■ INFORMATION GIVEN
-------------------------

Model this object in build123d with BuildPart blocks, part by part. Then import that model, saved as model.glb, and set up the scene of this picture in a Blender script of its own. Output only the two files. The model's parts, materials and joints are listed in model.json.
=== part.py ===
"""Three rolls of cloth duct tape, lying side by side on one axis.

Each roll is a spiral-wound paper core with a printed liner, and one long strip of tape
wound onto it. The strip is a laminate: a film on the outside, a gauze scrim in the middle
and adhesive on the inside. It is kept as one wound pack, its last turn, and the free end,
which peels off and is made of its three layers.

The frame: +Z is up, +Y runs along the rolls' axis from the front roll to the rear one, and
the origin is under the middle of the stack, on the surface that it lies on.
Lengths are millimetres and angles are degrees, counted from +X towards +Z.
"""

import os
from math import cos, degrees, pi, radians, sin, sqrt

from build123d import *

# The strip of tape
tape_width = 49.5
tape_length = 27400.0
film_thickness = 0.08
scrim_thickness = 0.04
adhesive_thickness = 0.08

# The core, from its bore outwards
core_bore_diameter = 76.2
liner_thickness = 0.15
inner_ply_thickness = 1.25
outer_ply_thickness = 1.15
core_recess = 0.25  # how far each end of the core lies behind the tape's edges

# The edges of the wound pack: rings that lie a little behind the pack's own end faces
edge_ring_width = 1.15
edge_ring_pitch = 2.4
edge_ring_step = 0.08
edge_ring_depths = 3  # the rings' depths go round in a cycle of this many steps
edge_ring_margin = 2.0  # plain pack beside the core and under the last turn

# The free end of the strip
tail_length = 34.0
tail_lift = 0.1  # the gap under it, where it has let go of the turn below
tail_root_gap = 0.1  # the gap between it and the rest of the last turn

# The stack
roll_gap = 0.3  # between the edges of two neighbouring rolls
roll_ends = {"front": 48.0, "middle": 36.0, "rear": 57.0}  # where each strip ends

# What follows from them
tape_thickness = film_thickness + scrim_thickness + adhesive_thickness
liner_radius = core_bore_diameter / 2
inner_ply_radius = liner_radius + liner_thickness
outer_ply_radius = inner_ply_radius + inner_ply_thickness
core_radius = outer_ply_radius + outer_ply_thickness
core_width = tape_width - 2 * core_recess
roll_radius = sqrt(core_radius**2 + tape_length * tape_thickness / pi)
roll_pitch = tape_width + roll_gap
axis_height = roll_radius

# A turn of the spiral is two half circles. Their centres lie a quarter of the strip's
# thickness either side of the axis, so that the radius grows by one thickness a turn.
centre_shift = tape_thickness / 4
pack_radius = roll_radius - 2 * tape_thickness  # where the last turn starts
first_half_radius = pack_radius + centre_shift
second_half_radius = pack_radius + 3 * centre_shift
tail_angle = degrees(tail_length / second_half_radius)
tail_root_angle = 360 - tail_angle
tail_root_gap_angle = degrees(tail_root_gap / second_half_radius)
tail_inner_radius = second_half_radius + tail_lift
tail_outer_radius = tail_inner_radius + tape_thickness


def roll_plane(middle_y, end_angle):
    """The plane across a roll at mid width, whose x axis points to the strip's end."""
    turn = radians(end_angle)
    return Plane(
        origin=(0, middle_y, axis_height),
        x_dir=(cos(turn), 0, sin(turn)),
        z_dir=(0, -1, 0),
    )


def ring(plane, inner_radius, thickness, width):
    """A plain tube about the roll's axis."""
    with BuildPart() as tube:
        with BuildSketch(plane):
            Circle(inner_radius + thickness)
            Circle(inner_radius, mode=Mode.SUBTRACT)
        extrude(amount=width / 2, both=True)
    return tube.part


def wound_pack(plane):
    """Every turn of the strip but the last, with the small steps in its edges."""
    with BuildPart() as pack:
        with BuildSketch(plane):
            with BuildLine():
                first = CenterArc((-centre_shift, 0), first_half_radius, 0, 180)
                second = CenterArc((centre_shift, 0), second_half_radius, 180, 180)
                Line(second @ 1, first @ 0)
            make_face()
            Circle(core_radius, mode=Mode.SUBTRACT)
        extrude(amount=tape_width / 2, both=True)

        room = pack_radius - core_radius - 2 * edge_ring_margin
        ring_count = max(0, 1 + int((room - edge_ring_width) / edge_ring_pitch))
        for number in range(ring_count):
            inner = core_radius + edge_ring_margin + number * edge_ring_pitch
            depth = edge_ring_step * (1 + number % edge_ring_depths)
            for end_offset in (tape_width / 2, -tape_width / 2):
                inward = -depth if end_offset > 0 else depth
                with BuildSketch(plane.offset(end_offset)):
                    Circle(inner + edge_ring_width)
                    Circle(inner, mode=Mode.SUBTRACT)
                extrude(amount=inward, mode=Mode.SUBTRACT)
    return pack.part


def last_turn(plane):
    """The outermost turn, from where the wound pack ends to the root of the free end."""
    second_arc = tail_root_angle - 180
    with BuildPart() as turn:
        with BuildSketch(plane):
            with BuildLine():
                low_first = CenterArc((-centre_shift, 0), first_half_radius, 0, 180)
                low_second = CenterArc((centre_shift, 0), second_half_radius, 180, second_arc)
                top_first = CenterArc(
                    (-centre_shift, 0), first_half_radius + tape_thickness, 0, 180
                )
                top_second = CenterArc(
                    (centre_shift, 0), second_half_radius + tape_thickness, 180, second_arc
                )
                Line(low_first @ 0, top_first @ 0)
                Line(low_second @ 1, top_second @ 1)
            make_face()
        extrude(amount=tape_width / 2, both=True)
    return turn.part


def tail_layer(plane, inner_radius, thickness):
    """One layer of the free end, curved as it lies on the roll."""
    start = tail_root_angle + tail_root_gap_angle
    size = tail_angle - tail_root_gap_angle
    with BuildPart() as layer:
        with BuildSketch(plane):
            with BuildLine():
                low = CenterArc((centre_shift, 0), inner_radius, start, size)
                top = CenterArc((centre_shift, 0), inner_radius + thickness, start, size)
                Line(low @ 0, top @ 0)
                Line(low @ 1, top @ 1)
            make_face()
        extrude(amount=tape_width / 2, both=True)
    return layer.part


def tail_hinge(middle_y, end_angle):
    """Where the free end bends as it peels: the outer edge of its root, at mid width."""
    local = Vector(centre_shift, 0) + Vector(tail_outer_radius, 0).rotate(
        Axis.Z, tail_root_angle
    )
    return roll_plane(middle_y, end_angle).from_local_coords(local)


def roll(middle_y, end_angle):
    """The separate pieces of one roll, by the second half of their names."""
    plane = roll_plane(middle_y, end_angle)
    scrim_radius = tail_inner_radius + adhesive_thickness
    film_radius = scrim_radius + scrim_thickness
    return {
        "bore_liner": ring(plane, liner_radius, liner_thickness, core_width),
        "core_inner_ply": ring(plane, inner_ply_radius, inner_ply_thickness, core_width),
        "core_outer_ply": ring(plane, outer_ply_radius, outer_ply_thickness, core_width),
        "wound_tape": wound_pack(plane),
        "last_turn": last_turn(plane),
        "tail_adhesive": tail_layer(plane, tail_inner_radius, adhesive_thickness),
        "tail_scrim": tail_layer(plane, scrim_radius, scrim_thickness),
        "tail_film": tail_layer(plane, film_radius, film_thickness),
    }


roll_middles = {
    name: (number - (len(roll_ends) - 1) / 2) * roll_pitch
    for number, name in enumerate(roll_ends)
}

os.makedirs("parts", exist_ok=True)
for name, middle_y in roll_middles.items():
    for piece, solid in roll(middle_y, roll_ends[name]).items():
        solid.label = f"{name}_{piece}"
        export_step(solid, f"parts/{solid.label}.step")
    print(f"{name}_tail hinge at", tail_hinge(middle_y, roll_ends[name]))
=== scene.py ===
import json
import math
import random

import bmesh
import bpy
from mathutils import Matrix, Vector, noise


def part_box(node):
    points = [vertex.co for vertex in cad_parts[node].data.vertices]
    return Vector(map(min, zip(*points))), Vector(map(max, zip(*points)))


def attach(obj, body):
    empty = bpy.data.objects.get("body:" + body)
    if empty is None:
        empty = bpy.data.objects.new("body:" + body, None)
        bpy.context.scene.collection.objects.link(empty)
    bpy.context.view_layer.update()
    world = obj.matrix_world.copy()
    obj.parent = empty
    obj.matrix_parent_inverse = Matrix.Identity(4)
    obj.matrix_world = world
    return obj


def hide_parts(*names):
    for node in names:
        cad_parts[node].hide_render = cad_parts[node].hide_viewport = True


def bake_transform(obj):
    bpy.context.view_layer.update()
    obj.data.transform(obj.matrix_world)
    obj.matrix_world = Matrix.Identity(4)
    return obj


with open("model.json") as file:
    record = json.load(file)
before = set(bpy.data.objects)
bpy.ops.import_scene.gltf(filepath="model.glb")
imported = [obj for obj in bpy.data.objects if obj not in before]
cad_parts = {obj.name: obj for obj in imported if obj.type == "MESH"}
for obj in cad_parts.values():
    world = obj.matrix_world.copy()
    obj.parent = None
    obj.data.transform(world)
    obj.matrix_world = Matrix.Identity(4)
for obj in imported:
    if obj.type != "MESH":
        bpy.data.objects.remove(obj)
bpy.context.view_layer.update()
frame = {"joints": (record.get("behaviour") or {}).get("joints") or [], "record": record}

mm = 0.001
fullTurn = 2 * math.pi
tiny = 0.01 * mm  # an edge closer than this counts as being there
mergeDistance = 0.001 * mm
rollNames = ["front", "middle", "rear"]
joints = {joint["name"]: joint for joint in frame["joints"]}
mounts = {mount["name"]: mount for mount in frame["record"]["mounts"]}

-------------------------

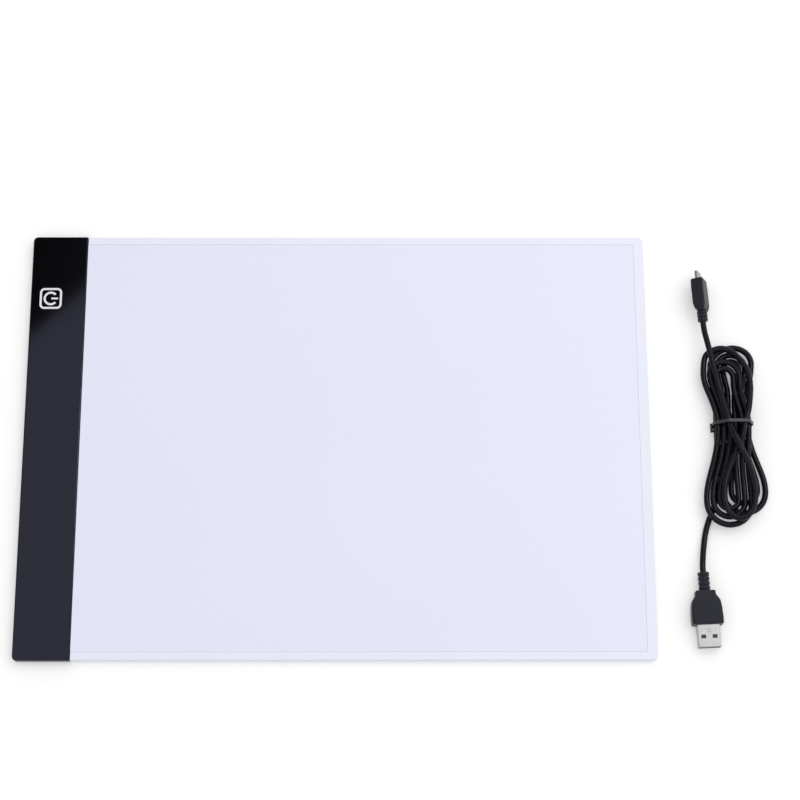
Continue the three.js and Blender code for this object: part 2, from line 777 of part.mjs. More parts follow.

-------------------------

■ WHAT YOU NEED TO DO
From the listing above, output exactly the run of lines that starts with the line containing "plane = roll_plane(middle_y, end_angle)" and ends with the line containing "record = json.load(file)".

■ OUTPUT OF THE TASK
    plane = roll_plane(middle_y, end_angle)
    scrim_radius = tail_inner_radius + adhesive_thickness
    film_radius = scrim_radius + scrim_thickness
    return {
        "bore_liner": ring(plane, liner_radius, liner_thickness, core_width),
        "core_inner_ply": ring(plane, inner_ply_radius, inner_ply_thickness, core_width),
        "core_outer_ply": ring(plane, outer_ply_radius, outer_ply_thickness, core_width),
        "wound_tape": wound_pack(plane),
        "last_turn": last_turn(plane),
        "tail_adhesive": tail_layer(plane, tail_inner_radius, adhesive_thickness),
        "tail_scrim": tail_layer(plane, scrim_radius, scrim_thickness),
        "tail_film": tail_layer(plane, film_radius, film_thickness),
    }


roll_middles = {
    name: (number - (len(roll_ends) - 1) / 2) * roll_pitch
    for number, name in enumerate(roll_ends)
}

os.makedirs("parts", exist_ok=True)
for name, middle_y in roll_middles.items():
    for piece, solid in roll(middle_y, roll_ends[name]).items():
        solid.label = f"{name}_{piece}"
        export_step(solid, f"parts/{solid.label}.step")
    print(f"{name}_tail hinge at", tail_hinge(middle_y, roll_ends[name]))
=== scene.py ===
import json
import math
import random

import bmesh
import bpy
from mathutils import Matrix, Vector, noise


def part_box(node):
    points = [vertex.co for vertex in cad_parts[node].data.vertices]
    return Vector(map(min, zip(*points))), Vector(map(max, zip(*points)))


def attach(obj, body):
    empty = bpy.data.objects.get("body:" + body)
    if empty is None:
        empty = bpy.data.objects.new("body:" + body, None)
        bpy.context.scene.collection.objects.link(empty)
    bpy.context.view_layer.update()
    world = obj.matrix_world.copy()
    obj.parent = empty
    obj.matrix_parent_inverse = Matrix.Identity(4)
    obj.matrix_world = world
    return obj


def hide_parts(*names):
    for node in names:
        cad_parts[node].hide_render = cad_parts[node].hide_viewport = True


def bake_transform(obj):
    bpy.context.view_layer.update()
    obj.data.transform(obj.matrix_world)
    obj.matrix_world = Matrix.Identity(4)
    return obj


with open("model.json") as file:
    record = json.load(file)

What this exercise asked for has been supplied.